Chinese Exim Bank provided 85% of the funding for the new unit, and the remaining 15% is from Elektroprivreda Srbije (EPS). The repayment period for the loans is 20 years, including a grace period of seven years, with a fixed interest rate of 2.5%.

Serbia is an important destination for Chinese investment in Southeast Europe, which has been encouraged by Belgrade as it pursues its four-pillar foreign policy, balancing relations with the EU, the US, Russia and China. 

While criticising the work on the power plant construction, Mihajlovic also highlighted the “great relations” between Serbia and China, a major investor in Serbian energy projects, and the friendship of their two presidents, Aleksandar Vucic and Xi Jinping.
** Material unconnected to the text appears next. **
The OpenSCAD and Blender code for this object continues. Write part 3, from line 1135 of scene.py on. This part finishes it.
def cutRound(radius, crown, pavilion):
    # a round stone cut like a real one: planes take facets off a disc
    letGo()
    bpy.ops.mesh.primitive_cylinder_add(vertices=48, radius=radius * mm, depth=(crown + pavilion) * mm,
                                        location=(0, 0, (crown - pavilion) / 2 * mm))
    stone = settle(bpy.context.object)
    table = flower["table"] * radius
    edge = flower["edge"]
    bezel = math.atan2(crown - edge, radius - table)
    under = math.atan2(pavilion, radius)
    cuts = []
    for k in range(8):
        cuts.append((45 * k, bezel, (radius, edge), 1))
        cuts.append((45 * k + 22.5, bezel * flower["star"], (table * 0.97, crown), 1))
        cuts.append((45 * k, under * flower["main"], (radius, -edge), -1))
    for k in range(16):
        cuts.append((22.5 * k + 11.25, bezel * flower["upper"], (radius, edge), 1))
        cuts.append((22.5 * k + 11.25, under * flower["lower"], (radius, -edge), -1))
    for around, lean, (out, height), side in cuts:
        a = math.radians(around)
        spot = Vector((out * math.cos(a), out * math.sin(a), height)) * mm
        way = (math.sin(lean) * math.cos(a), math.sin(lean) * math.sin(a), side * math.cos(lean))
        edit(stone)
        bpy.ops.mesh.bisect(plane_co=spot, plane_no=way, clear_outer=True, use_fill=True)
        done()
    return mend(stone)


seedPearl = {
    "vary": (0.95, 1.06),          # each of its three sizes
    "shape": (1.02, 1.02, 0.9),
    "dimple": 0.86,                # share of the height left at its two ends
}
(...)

“The Serbian side is there and will not stand on the sidelines, simply observing the realisation of the project. We will work even harder to help you,” Mihajlovic said, indicating that solutions to the issues at Kostolac B will be found. 

Chinese banks have become virtually the only option for governments and state power companies in countries from the region hoping to find backers for investments in coal capacity, after multilateral development banks decided in 2013 to stop financing new coal-fired power plants.

Environmental groups have objected to the new unit, saying it will add to air pollution in a region where numerous new coal fired power plants are planned. Building additional coal generation capacity is also at odds with Serbia’s quest for EU accession, as it and other candidate countries from the region are expected to reduce greenhouse gas emissions.